What to do about invasive species is a hot topic in the conservation world. Yet, how an individual views that world—nature—by and large determines how s/he wants to treat it. In her book “Beyond the War on Invasive Species: A Permaculture Approach to Ecosystem Restoration” author Tao Orion summarizes some key fundamental beliefs about nature as described by Canadian ecologist Crawford Holling.
I found the observation that an individual’s beliefs about nature determine his/her approach to conservation an enlightening idea, especially given the apparent impasse that divides the “slash/kill/burn/poison the invaders” conservationists vs. the “let nature be and stop trying to manipulate it” ecologists. Coming from an NLP background, I know that beliefs drive thoughts, attitudes, convictions, and behaviours, so this makes perfect sense.
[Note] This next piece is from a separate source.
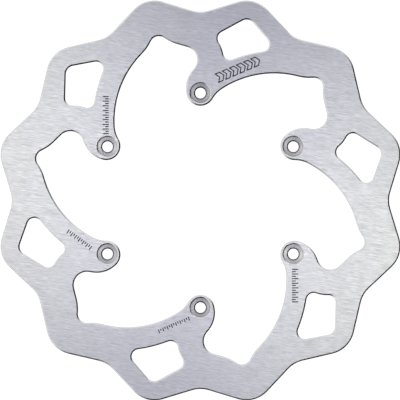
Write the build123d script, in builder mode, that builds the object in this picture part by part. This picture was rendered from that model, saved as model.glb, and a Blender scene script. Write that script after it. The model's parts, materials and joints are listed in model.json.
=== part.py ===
from build123d import *
import os
from math import cos, radians, sin, tan

# One-piece wave brake disc for the front wheel of an off-road motorcycle.
# It lies flat: the back, which seats on the hub, is at Z = 0, and the counterbored, marked front faces +Z.
# The wheel's axis is Z through the origin. Lengths are millimetres and angles are degrees.

# Disc blank, with a wavy rim
tip_radius = 120.0  # over the tips of the waves
thickness = 5.0
wave_count = 12
wave_lean = 31.9  # slope of a wave's flanks against the tangent at its tip
tip_round = 16.8
valley_round = 16.3

# Bolting to the hub
bolt_count = 6
bolt_circle = 125.0
bolt_hole = 6.2  # close clearance for M6
bolt_seat = 11.6  # flat-bottomed seat for a low screw head
bolt_seat_depth = 1.8

# Bevels, as widths across the face, all at one slope from it
bevel_slope = 35.0
edge_bevel = 0.8  # along every outline, front and back
seat_bevel = 0.55
hole_bevel = 0.7

# Inner outline, once for each lug: corner radius, degrees clockwise from the lug, fillet
inner_corners = [
    (43.2, -4.5, 8.2),  # round end of the lug
    (63.8, 8.7, 16.4),  # lug into arm
    (84.65, 23.0, 55.8),  # long hollow under the arm
    (93.85, 40.75, 23.3),
    (101.5, 45.0, 5.2),  # outer corner, at the root of the arm
    (93.65, 49.4, 23.3),
    (86.2, 62.45, 7.7),  # deep corner behind the next lug
    (70.0, 51.8, 16.0),  # back of the next lug
]

# Window through each arm's root: corner radius, degrees clockwise from the lug, fillet
window_corners = [
    (110.25, 14.75, 4.9),
    (98.3, 26.7, 4.3),
    (90.2, 18.3, 75.9),  # slight bend in the side along the arm
    (81.8, 9.95, 4.2),
    (89.55, 8.1, 16.9),  # bend in the side over the lug
    (96.35, 5.0, 4.25),
]

# Marks etched in the front face, each along one arm
etch_depth = 0.15
etch_line = 0.6
arrow_count = 6  # open chevrons beside the first lug, pointing the way the disc turns
arrow_pitch = 4.5
arrow_height = 5.8
arrow_width = 3.4
arrow_point = 1.9
arrow_radius = 77.8
arrow_sweep = 14.5
arrow_lean = 67.0
tick_pitch = 1.35
tick_radius = 74.2
tick_sweep = 12.0
short_tick = 0.6  # height of a short tick against a long one
# Rows of long and short ticks: lug, lean of the arm, long ticks, height
tick_rows = [
    (2, 60.0, 8, 3.7),
    (3, 67.0, 8, 2.2),
    (4, 66.0, 7, 2.7),
    (5, 60.0, 9, 3.5),
]

# Worked out
wave_pitch = 360 / wave_count
tip_corner = tip_radius + tip_round * (1 / cos(radians(wave_lean)) - 1)
half_pitch = radians(wave_pitch / 2)
valley_corner = tip_corner / (cos(half_pitch) + sin(half_pitch) * tan(radians(wave_lean)))
lug_pitch = 360 / bolt_count
lug_angles = [90 - lug_pitch * lug for lug in range(bolt_count)]
bevel_cone = 180 - 2 * bevel_slope


def polar(radius, angle):
    """Point at a radius and an angle, counterclockwise from +X."""
    return radius * cos(radians(angle)), radius * sin(radians(angle))


def corner_points(corners, lug_angle):
    """Corner points of an outline that is laid out clockwise from a lug."""
    return [polar(radius, lug_angle - sweep) for radius, sweep, round_radius in corners]


def corner_rounds(corners):
    """Fillets of an outline's corners, in the same order."""
    return [round_radius for radius, sweep, round_radius in corners]


def arm_plane(lug, radius, sweep, lean):
    """Plane in the front face at the middle of a mark, with its X along the arm."""
    x, y = polar(radius, lug_angles[lug] - sweep)
    along_x, along_y = polar(1, lug_angles[lug] - lean)
    return Plane((x, y, thickness), x_dir=(along_x, along_y, 0), z_dir=(0, 0, 1))


with BuildPart() as brake_disc:
    with BuildSketch() as blank:
        rim_points = []
        for wave in range(wave_count):
            rim_points.append(polar(tip_corner, wave_pitch * (wave + 0.5)))
            rim_points.append(polar(valley_corner, wave_pitch * (wave + 1)))
        with BuildLine():
            FilletPolyline(*rim_points, radius=[tip_round, valley_round] * wave_count, close=True)
        make_face()

    with BuildSketch(mode=Mode.PRIVATE) as openings:
        inner_points = [point for angle in lug_angles for point in corner_points(inner_corners, angle)]
        with BuildLine():
            FilletPolyline(*inner_points, radius=corner_rounds(inner_corners) * bolt_count, close=True)
        make_face()
        for angle in lug_angles:
            window_points = corner_points(window_corners, angle)
            with BuildLine():
                FilletPolyline(*window_points, radius=corner_rounds(window_corners), close=True)
            make_face()

    extrude(blank.sketch, amount=thickness)
    extrude(openings.sketch, amount=thickness, mode=Mode.SUBTRACT)
    for face in brake_disc.faces().filter_by(Axis.Z):
        chamfer(face.edges(), length=edge_bevel, angle=bevel_slope, reference=face)

    # Bolt holes, one through each lug: a seat in the front, and a hole through its floor, bevelled at both ends
    with PolarLocations(bolt_circle / 2, bolt_count, start_angle=lug_angles[0]):
        with Locations((0, 0, thickness)):
            CounterSinkHole(bolt_seat / 2, bolt_seat / 2 + seat_bevel, bolt_seat_depth, bevel_cone)
        with Locations((0, 0, thickness - bolt_seat_depth), Location((0, 0, 0), (180, 0, 0))):
            CounterSinkHole(bolt_hole / 2, bolt_hole / 2 + hole_bevel, counter_sink_angle=bevel_cone)

    # Direction arrow: a row of open chevrons
    with BuildSketch(arm_plane(0, arrow_radius, arrow_sweep, arrow_lean)) as arrow:
        with GridLocations(arrow_pitch, 0, arrow_count, 1):
            Polygon(
                (0, -arrow_height / 2),
                (arrow_width, -arrow_height / 2),
                (arrow_width + arrow_point, 0),
                (arrow_width, arrow_height / 2),
                (0, arrow_height / 2),
                (arrow_point, 0),
            )
        offset(amount=-etch_line, kind=Kind.INTERSECTION, mode=Mode.SUBTRACT)

    # Rows of ticks, all standing on one base line
    for lug, lean, long_ticks, height in tick_rows:
        with BuildSketch(arm_plane(lug, tick_radius, tick_sweep, lean)) as ticks:
            with GridLocations(2 * tick_pitch, 0, long_ticks, 1):
                Rectangle(etch_line, height)
            with Locations((0, -height * (1 - short_tick) / 2)):
                with GridLocations(2 * tick_pitch, 0, long_ticks - 1, 1):
                    Rectangle(etch_line, height * short_tick)
    extrude(amount=-etch_depth, mode=Mode.SUBTRACT)

brake_disc.part.label = "brake_disc"
os.makedirs("parts", exist_ok=True)
export_step(brake_disc.part, "parts/brake_disc.step")
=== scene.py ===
import json
from math import cos, radians, sin

import bpy
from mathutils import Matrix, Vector


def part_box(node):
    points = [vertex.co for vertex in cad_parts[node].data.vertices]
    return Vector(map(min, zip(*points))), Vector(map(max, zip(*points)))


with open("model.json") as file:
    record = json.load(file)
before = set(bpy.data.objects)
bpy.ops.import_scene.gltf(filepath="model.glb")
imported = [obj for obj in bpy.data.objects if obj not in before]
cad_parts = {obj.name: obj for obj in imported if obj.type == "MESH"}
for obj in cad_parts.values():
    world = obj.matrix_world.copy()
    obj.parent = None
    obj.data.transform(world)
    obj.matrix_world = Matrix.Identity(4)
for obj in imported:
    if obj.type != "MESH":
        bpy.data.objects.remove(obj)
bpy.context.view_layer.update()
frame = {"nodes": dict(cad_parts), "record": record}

# The looks of a ground-steel wave brake disc, lying flat on a white table and seen from straight above.
# Lengths are metres, angles degrees. +X is right in the picture and +Y is up.

MM = 0.001

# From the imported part
DISC = frame["nodes"]["brake_disc"]
BOX_LOW, BOX_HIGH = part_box("brake_disc")
THICKNESS = BOX_HIGH.z - BOX_LOW.z
HUB_BOLTS = next(mount for mount in frame["record"]["mounts"] if mount["name"] == "hub_bolts")
BOLT_RADIUS = HUB_BOLTS["dims"]["pcd_mm"] / 2 * MM
HOLE_RADIUS = HUB_BOLTS["dims"]["hole_r_mm"] * MM
LUG_PITCH = 360 / HUB_BOLTS["dims"]["count"]

# Depths under the front face, as the part has them
SEAT_DEPTH = 1.8 * MM
ETCH_DEPTH = 0.15 * MM
HOLE_BEVEL = 0.7 * MM  # width of the bevel round each bolt hole

# How upright a surface's normal is: 1 on the faces, 0.82 on the bevels and 0 on the walls
FLAT_TILT = 0.95
WALL_TILT = 0.3

# Surface finish
GRAIN_ANGLE = -9.1  # direction of the grinding lines over both faces
ANISOTROPY = 0.7  # how far the tool marks stretch the highlights
FACE_COLOUR = (0.68, 0.68, 0.70)
WALL_COLOUR = (0.40, 0.40, 0.41)
BEVEL_COLOUR = (0.69, 0.69, 0.69)
SEAT_COLOUR = (0.39, 0.385, 0.40)
# painted shade: the walls and bevels of the bolt holes are painted this dark colour
HOLE_SHADE_COLOUR = (0.11, 0.11, 0.115)
ETCH_COLOUR = (0.04, 0.04, 0.045)
WALL_ROUGHNESS = 0.45
BEVEL_ROUGHNESS = 0.1
ETCH_ROUGHNESS = 0.6

# From the low to the high end of a noise
NOISE_RANGE = (0.3, 0.7)
MARK_SHADE = (0.825, 1.175)  # brightness of a tool mark
MARK_ROUGHNESS = (0.38, 0.30)
PATCH_SHADE = (0.98, 1.02)  # brightness of a broad patch
BEVEL_CALM = 0.8  # share of the tool marks that the bevels lose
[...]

So, what are these fundamental beliefs about nature?
Well, firstly there’s taking a scientific management approach to conservation, which is also the mindset behind conventional farming and forestry. People with a rational, scientific belief system assume nature is basically stable, and that any changes that may occur are understandable, predictable, and manageable. Within this paradigm, intruders (weeds, pests) should be kept at bay to ensure the ecosystem remains stable and unchanged. People who hold this paradigm as fundamental assume the ecosystem has historically been in equilibrium, at least until recent disturbances (often caused by man’s intrusion) upset the balance, and that it can be returned to that "natural" equilibrium state.
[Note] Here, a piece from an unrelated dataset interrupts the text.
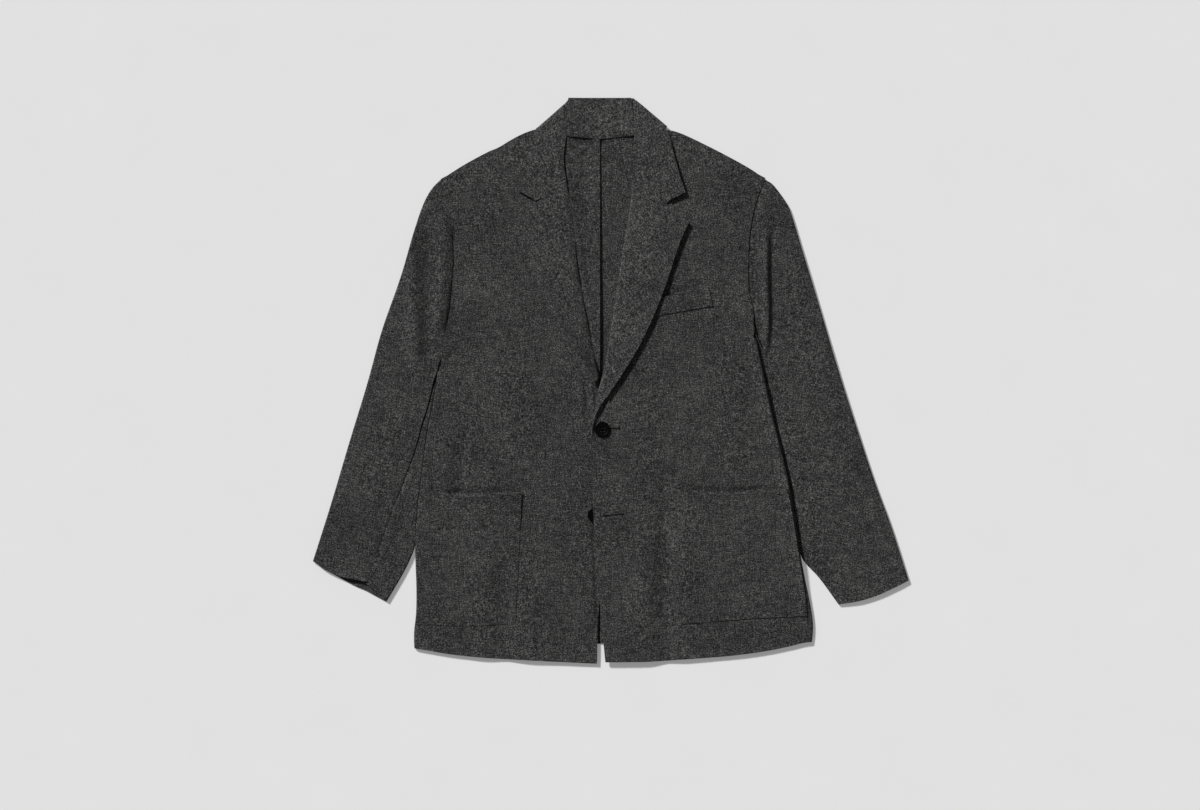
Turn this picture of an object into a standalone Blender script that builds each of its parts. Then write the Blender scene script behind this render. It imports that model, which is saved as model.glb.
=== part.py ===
"""Single breasted blazer, unlined, laid flat with its front up. +Z is up and +Y is the collar end.

Every cloth piece is a grid whose points come from the cut's edges, thickened by Solidify. The tables are in
millimetres, and the meshes are in metres. Left and right are the wearer's, so left is +X.
"""

import math

import bmesh
import bpy
from mathutils import Vector

MM = 0.001  # the meshes are in metres

# Driving dimensions, mm
CLOTH = 1.6          # wool flannel with its turned edges
FACING = 1.2         # lapel face
LEAF = 1.8           # collar leaf, two plies pressed
SEAM = 0.3           # air between two pieces at a seam
HOLE_SEAM = 0.7      # the same where the two edges are curves cut into different runs
BACK_Z = CLOTH / 2   # middle of the back, which rests on the surface
FRONT_Z = 4.4        # middle of the fronts and the upper sleeves
ROLL_R = 1.3         # middle radius of the turned lapel
LAPEL_LIFT = 1.6     # how far a lapel's free edge stands off
OVERLAP_RISE = 1.95  # the left front lies over the right one
SIDE_UNDER = 40.0    # width of the side panel under the body
SIDE_ROWS = 18       # rows of the side panels, which the fronts and the back share
HOLE_ROWS = 15       # rows of the fronts along the armhole
HEM_ROWS = 4         # rows over which the hem's curve fades out
FRONT_COLUMNS = 9    # columns of a front between its side seam and its edge
TURN_STEPS = 4       # runs of the cloth round the roll line
LAPEL_STEPS = 6      # runs across the lapel
FACE_TURN = 3        # runs of the lapel face round the roll line
FACE_LEAST = 13.0    # width of the lapel where its facing starts
FACE_GAP = 0.45      # air between the lapel and its facing
ROLL_INSET = 3.6     # middle of the turn, from the roll line that shows
SIDE_TURN = 5        # runs of the side panel round the outer edge
UNDERARM_LEAN = 12.0  # how far the side panel's top slopes down under the body
SIDE_TOP_INSET = 12.0  # where the side panel's upper layer takes its height from the front
SLEEVE_TURN = 5      # runs of the sleeves round their edges
SLEEVE_ROWS = 20
SLEEVE_COLUMNS = 7
HIND_COLUMN = 5      # column of the hindarm seam on the lower layer
UNDERARM_SEAM = 2.8  # the sleeve's seam is wider at the underarm, where four edges meet
SHOULDER_EASE = 3.2  # the turned edge of the sleeve starts this far past the shoulder point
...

Another common assumption about nature is that it is resilient. This runs somewhat in contrast, but is also complimentary, to the “we have to manage it to keep it in balance” belief, and relies on the assumption that nature can bounce back and will then be able to take care of itself, given time. Combining these two beliefs, it is assumed that if invasive species are removed from a natural environment, the ecosystem will recover and resume its previous form.
A contrasting and emerging view of ecosystems, on the other hand, suggests that natural environments are not static, but rather are evolutionary and constantly in a state of transition. This view assumes resilience is not inherent, and resumption of a former form following an ecological disturbance is unlikely, regardless of human intervention. It also assumes that a changed or altered system can still be stable. As environments and climates change, whether man-driven or otherwise, ecological systems will adapt, utilizing whatever products and species are made available to fill particular ecological niches needed to create and maintain system stability.
|Salt Cedar, Colorado River|
Flowing out of the evolutionary/transitory assumption is the idea that an unmanaged natural environment is more stable than a managed one, even if it includes what man has identified as “unwanted, invasive” species. In her book, Orion gives a wonderful example of the salt cedar growing along the Colorado River. While salt cedar is perceived as invasive and displacing the traditional willow, it is also true that willow thrives best where there is occasional flooding, something that no longer occurs along a river so controlled and managed with dams and water removal. Salt cedar, on the other hand, may not be “native” to the area, but it thrives there now because it can tolerate higher salt levels from runoff leaching and it does not need frequent flooding to keep it healthy. Birds are as willing to nest in salt cedar as they are in willow, and no matter how much salt cedar is cut and poisoned, and no matter how many willows are planted, in an altered ecosystem where one environmental niche is damaged and another one emerges, it is a natural evolution for species to change.
Understanding that underlying beliefs shape attitudes and behaviours, it is easy to see why there are environmentalists on both sides of this issue. From one point of view, conservation is about saving and/or restoring and/or maintaining what is or used to be there, and from the other point of view, non-intervention eco-management is about allowing wild places to remain undisturbed with a focus on natural processes to enable stable, functioning, self-sustaining ecosystems.